Problem: Copy every line from the data below in which the string "each" can be found.

Material shown:

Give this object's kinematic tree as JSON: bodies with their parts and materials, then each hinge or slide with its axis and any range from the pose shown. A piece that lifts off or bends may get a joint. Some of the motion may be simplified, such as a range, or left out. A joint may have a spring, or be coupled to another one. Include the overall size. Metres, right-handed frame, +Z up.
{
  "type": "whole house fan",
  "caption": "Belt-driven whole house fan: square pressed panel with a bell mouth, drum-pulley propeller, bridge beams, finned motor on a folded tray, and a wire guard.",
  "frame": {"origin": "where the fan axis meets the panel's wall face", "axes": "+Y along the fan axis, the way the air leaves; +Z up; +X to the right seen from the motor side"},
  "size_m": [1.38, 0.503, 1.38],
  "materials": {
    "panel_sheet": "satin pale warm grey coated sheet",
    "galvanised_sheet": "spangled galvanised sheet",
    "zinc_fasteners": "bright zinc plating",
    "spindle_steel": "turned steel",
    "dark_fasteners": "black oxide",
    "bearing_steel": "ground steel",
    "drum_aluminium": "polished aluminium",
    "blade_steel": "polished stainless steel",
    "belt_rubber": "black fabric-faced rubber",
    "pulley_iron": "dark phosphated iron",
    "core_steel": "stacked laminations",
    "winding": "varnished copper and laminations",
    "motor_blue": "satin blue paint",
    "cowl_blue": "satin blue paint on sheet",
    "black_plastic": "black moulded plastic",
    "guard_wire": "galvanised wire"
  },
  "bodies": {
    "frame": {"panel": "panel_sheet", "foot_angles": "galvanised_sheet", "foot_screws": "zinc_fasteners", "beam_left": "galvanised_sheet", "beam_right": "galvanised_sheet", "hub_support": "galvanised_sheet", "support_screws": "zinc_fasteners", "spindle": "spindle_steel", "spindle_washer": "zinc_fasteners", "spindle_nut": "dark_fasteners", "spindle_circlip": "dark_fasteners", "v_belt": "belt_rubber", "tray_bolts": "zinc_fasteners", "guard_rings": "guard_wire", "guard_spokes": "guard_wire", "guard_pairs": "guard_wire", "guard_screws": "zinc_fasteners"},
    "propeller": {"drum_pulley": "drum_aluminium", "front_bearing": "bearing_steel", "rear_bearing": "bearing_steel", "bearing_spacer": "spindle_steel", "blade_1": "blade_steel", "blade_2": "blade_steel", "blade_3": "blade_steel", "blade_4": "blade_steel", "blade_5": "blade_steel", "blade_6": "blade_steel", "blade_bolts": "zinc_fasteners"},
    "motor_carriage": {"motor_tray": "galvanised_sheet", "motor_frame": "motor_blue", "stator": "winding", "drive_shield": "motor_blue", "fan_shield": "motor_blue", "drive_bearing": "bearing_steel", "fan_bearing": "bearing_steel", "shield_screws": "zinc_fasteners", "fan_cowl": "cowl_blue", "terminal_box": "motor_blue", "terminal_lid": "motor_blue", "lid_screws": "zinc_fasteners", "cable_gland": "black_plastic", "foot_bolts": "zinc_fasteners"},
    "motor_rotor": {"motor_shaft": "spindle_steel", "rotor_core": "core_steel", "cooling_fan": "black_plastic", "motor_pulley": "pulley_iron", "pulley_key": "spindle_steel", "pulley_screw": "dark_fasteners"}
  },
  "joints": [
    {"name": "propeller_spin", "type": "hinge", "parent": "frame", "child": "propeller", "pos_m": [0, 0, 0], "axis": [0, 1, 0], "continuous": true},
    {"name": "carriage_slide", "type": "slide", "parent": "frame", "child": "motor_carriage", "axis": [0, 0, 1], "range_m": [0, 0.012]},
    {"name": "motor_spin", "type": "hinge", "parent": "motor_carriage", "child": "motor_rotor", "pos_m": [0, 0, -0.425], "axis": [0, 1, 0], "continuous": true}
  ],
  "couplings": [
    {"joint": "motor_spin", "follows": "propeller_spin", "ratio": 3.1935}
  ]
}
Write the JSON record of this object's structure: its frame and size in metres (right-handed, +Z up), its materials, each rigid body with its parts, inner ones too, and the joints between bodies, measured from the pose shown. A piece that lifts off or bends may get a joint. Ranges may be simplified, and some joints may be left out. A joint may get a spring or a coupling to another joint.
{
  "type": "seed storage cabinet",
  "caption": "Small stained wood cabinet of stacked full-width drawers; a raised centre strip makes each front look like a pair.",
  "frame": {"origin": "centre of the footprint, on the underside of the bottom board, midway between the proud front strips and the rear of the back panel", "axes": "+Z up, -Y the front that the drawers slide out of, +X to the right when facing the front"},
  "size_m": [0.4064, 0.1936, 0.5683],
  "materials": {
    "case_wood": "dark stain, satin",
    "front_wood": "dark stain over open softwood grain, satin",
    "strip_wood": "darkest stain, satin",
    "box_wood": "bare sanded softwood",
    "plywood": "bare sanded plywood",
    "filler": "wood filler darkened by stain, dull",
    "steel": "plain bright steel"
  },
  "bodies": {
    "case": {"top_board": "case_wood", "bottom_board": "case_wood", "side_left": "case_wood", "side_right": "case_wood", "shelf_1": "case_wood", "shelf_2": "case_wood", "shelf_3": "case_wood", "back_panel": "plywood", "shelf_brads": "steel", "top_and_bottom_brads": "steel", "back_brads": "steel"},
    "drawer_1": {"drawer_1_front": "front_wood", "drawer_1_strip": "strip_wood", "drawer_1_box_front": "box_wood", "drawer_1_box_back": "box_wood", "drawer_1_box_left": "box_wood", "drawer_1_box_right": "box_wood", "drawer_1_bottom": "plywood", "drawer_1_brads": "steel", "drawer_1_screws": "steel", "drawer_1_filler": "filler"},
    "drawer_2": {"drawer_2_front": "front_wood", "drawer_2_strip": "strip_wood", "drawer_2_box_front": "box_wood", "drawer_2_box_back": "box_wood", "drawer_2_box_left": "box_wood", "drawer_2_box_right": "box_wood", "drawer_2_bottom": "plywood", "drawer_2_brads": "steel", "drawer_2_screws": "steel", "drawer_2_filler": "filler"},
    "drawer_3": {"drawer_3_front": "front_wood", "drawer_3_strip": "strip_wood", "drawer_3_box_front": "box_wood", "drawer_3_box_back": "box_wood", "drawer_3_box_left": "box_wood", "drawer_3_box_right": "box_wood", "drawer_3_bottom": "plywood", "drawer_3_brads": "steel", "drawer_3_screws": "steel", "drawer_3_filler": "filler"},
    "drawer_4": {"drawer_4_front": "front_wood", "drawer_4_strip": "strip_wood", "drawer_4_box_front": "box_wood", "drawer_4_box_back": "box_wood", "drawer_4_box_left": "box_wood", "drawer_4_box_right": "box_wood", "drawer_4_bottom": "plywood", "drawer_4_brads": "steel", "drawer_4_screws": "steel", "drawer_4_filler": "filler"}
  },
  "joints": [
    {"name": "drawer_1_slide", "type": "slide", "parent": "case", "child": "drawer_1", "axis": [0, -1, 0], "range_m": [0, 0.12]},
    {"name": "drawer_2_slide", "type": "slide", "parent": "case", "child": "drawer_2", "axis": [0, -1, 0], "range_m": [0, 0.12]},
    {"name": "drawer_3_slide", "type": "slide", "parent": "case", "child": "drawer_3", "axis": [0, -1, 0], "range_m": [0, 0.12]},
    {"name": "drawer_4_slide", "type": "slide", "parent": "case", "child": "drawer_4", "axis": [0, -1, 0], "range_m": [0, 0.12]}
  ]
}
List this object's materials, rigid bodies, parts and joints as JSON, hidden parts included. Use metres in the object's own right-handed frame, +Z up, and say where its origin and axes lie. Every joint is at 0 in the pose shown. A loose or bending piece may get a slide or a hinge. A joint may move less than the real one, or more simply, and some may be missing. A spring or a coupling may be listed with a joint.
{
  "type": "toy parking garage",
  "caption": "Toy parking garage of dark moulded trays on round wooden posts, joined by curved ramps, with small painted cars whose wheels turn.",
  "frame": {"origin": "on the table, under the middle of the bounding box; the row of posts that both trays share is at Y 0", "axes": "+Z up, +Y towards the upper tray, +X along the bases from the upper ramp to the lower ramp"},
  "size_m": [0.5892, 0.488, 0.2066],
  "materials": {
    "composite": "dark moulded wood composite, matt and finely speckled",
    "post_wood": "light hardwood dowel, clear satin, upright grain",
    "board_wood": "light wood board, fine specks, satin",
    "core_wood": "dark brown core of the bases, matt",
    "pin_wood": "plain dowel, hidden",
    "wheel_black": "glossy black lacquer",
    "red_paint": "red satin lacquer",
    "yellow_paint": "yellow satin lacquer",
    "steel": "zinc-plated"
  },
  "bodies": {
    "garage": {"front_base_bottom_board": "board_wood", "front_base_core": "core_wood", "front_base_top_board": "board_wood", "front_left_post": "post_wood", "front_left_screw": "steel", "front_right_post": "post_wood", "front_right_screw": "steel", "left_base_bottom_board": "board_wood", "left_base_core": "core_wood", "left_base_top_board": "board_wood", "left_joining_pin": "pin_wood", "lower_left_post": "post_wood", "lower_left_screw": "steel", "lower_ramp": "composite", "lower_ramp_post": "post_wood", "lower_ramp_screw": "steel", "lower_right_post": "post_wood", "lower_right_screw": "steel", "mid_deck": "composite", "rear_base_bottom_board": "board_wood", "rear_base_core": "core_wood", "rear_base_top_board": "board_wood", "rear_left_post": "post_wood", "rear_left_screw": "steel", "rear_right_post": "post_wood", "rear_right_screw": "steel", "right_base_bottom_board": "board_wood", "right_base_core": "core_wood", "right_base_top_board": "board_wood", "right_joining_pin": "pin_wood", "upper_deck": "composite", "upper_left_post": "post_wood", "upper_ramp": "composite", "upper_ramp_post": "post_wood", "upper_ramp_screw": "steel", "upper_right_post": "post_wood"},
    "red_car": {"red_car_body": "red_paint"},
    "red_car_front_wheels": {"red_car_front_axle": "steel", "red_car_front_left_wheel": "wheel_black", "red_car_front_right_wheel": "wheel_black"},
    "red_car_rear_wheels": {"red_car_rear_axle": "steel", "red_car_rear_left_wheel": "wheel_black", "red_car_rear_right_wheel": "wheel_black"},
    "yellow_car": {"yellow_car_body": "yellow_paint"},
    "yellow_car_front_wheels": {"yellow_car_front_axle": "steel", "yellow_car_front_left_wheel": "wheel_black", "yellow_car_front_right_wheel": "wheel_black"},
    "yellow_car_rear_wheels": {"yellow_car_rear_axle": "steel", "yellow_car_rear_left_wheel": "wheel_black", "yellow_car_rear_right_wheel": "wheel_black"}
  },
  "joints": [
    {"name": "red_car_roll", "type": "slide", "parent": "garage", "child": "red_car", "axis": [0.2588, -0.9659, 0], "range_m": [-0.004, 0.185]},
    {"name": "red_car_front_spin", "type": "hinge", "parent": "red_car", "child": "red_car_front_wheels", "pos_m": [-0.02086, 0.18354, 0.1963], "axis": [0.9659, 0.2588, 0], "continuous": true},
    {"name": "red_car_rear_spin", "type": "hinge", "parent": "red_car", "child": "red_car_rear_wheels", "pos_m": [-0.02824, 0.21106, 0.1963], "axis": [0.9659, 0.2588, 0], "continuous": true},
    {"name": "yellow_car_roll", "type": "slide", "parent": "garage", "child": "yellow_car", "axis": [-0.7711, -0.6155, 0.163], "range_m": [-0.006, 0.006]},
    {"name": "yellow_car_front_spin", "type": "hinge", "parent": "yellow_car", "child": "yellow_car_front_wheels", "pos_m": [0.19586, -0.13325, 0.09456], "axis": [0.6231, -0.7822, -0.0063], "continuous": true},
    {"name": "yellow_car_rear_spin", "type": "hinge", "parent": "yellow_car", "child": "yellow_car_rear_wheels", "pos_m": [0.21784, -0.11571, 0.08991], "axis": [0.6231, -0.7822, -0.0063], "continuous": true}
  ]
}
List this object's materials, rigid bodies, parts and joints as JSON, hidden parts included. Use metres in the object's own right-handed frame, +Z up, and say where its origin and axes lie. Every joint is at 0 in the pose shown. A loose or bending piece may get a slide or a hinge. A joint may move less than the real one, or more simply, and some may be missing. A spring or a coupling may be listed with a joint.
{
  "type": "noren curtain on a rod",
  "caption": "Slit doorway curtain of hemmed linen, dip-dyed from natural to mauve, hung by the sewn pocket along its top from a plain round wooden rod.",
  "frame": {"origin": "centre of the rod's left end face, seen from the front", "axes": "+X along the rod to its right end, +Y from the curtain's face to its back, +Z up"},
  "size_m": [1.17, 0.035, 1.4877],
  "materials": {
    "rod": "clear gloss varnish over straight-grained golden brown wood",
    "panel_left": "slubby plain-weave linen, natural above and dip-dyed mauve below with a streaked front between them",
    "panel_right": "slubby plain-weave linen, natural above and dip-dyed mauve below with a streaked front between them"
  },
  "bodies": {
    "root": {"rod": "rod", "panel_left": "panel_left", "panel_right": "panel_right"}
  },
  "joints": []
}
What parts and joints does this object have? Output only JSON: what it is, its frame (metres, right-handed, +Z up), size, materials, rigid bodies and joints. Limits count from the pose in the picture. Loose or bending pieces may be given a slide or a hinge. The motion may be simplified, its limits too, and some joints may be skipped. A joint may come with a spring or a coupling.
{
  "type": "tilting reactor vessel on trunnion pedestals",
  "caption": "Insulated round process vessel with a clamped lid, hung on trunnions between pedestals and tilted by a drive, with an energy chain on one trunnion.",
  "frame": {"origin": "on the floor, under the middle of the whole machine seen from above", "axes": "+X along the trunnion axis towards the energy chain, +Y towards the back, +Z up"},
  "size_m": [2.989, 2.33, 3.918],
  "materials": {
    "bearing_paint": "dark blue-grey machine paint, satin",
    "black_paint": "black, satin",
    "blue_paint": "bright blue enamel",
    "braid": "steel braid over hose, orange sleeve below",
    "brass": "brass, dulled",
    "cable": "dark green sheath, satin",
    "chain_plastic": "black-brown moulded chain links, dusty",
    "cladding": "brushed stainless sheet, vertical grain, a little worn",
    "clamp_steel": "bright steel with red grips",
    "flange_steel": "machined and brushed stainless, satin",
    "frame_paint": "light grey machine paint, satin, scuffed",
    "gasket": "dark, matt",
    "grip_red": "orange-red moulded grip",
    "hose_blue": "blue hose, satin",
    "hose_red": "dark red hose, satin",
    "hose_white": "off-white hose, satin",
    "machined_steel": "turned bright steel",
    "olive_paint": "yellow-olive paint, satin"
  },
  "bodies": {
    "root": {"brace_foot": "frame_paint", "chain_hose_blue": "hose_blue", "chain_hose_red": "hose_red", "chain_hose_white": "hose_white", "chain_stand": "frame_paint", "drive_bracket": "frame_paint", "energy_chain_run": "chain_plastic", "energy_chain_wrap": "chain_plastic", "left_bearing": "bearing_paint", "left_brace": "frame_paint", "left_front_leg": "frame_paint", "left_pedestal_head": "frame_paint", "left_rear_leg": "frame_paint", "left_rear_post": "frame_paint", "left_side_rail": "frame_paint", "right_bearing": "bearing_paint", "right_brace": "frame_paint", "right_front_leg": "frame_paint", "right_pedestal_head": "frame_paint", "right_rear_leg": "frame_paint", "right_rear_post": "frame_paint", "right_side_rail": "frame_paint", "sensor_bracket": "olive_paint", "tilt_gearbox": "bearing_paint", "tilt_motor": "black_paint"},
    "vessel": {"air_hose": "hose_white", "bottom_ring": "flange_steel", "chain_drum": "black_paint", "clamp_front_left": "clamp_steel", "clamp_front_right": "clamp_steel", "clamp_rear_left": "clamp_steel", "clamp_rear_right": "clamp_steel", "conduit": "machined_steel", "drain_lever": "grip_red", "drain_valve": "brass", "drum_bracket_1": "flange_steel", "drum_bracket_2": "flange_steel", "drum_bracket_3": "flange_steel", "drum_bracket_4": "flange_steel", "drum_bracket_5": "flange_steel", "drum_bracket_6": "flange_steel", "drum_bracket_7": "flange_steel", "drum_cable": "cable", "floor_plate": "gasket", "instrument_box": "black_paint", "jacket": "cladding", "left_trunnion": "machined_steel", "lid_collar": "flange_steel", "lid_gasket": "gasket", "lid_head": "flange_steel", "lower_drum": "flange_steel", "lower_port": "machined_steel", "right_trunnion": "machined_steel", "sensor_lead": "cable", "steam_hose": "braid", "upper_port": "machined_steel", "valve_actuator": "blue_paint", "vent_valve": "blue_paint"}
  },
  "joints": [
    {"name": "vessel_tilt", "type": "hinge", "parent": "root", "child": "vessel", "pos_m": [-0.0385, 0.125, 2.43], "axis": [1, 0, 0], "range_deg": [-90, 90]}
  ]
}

The result:
Give this object's kinematic tree as JSON: bodies with their parts and materials, then each hinge or slide with its axis and any range from the pose shown. A piece that lifts off or bends may get a joint. Some of the motion may be simplified, such as a range, or left out. A joint may have a spring, or be coupled to another one. Include the overall size. Metres, right-handed frame, +Z up.
Write the JSON record of this object's structure: its frame and size in metres (right-handed, +Z up), its materials, each rigid body with its parts, inner ones too, and the joints between bodies, measured from the pose shown. A piece that lifts off or bends may get a joint. Ranges may be simplified, and some joints may be left out. A joint may get a spring or a coupling to another joint.
  "caption": "Small stained wood cabinet of stacked full-width drawers; a raised centre strip makes each front look like a pair.",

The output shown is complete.